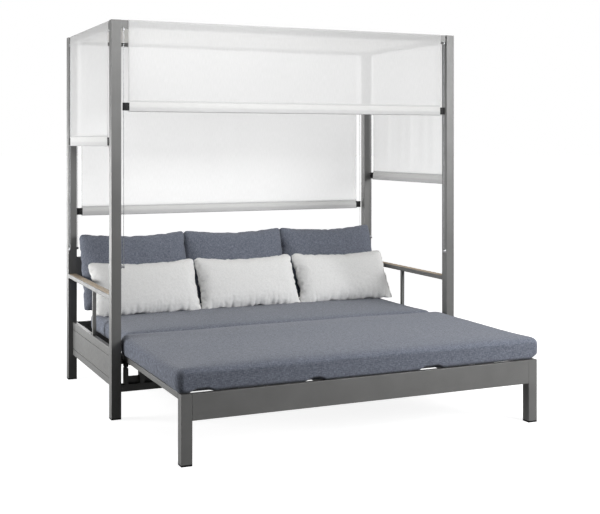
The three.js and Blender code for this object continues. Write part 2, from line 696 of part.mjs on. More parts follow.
function benchApron() {
  const half = benchSide - BENCH_LEG - FIT;
  const y = [BENCH_FRONT, BENCH_FRONT + BENCH_APRON_THICK];
  return crossPlank(half, y, [BENCH_APRON_FOOT, DECK_TOP]);
}

function benchLeg(sign) {
  const x = [sign * benchSide, sign * (benchSide - BENCH_LEG)];
  const y = [BENCH_FRONT, BENCH_FRONT + BENCH_LEG];
  const shell = bar("z", x, y, [FOOT_PLATE + FIT, DECK_TOP], POST_EDGE);
  const wall = sign * POST_WALL;
  const inner = block([x[0] - wall, x[1] + wall], [y[0] + POST_WALL, y[1] - POST_WALL], [0, DECK_TOP - POST_WALL]);
  return weld([shell], [inner]);
}

add("bench_deck", benchDeck(), coated());
add("bench_apron", benchApron(), coated());
for (const [name, sign] of [["l", -1], ["r", 1]]) {
  add(`bench_leg_${name}`, benchLeg(sign), coated());
  const x0 = sign < 0 ? -benchSide : benchSide - BENCH_LEG;
  add(`bench_foot_${name}`, footBody(x0, BENCH_FRONT, BENCH_LEG), plastic());
}

// Stuffed box: a rounded block with a crown on both broad faces and sides drawn in between corners.
function cushion({ size, edge, crown, drawn, cells, corner = edge }) {
  const half = size.map((length) => length / 2);
  const geometry = new THREE.BoxGeometry(1, 1, 1, ...cells);
  const place = geometry.getAttribute("position");
  for (let i = 0; i < place.count; i += 1) {
    const raw = [place.getX(i) * 2, place.getY(i) * 2, place.getZ(i) * 2];
    const spread = raw.map((share, axis) => spreadOut(share, axis, half, edge) * half[axis]);
    const core = spread.map((value, axis) => clampTo(value, half[axis] - edge));
    const out = new THREE.Vector3(...spread.map((value, axis) => value - core[axis]));
    if (out.length() > 0) out.setLength(edge);
    const point = core.map((value, axis) => value + out.getComponent(axis));
    place.setXYZ(i, ...stuff(turnCorner(point, half, corner), half, crown, drawn));
  }
  return smooth(geometry);
}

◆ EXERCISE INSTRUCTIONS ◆
Each line of the material above needs to be quoted exactly, please.

◆ OUTPUT ◆
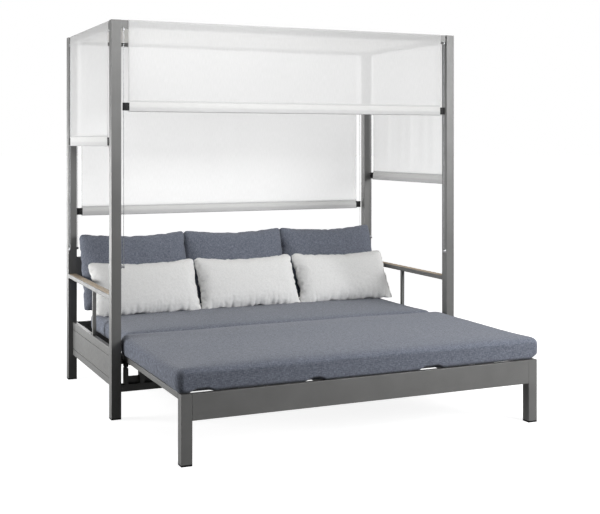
The three.js and Blender code for this object continues. Write part 2, from line 696 of part.mjs on. More parts follow.
function benchApron() {
  const half = benchSide - BENCH_LEG - FIT;
  const y = [BENCH_FRONT, BENCH_FRONT + BENCH_APRON_THICK];
  return crossPlank(half, y, [BENCH_APRON_FOOT, DECK_TOP]);
}

function benchLeg(sign) {
  const x = [sign * benchSide, sign * (benchSide - BENCH_LEG)];
  const y = [BENCH_FRONT, BENCH_FRONT + BENCH_LEG];
  const shell = bar("z", x, y, [FOOT_PLATE + FIT, DECK_TOP], POST_EDGE);
  const wall = sign * POST_WALL;
  const inner = block([x[0] - wall, x[1] + wall], [y[0] + POST_WALL, y[1] - POST_WALL], [0, DECK_TOP - POST_WALL]);
  return weld([shell], [inner]);
}

add("bench_deck", benchDeck(), coated());
add("bench_apron", benchApron(), coated());
for (const [name, sign] of [["l", -1], ["r", 1]]) {
  add(`bench_leg_${name}`, benchLeg(sign), coated());
  const x0 = sign < 0 ? -benchSide : benchSide - BENCH_LEG;
  add(`bench_foot_${name}`, footBody(x0, BENCH_FRONT, BENCH_LEG), plastic());
}

// Stuffed box: a rounded block with a crown on both broad faces and sides drawn in between corners.
function cushion({ size, edge, crown, drawn, cells, corner = edge }) {
  const half = size.map((length) => length / 2);
  const geometry = new THREE.BoxGeometry(1, 1, 1, ...cells);
  const place = geometry.getAttribute("position");
  for (let i = 0; i < place.count; i += 1) {
    const raw = [place.getX(i) * 2, place.getY(i) * 2, place.getZ(i) * 2];
    const spread = raw.map((share, axis) => spreadOut(share, axis, half, edge) * half[axis]);
    const core = spread.map((value, axis) => clampTo(value, half[axis] - edge));
    const out = new THREE.Vector3(...spread.map((value, axis) => value - core[axis]));
    if (out.length() > 0) out.setLength(edge);
    const point = core.map((value, axis) => value + out.getComponent(axis));
    place.setXYZ(i, ...stuff(turnCorner(point, half, corner), half, crown, drawn));
  }
  return smooth(geometry);
}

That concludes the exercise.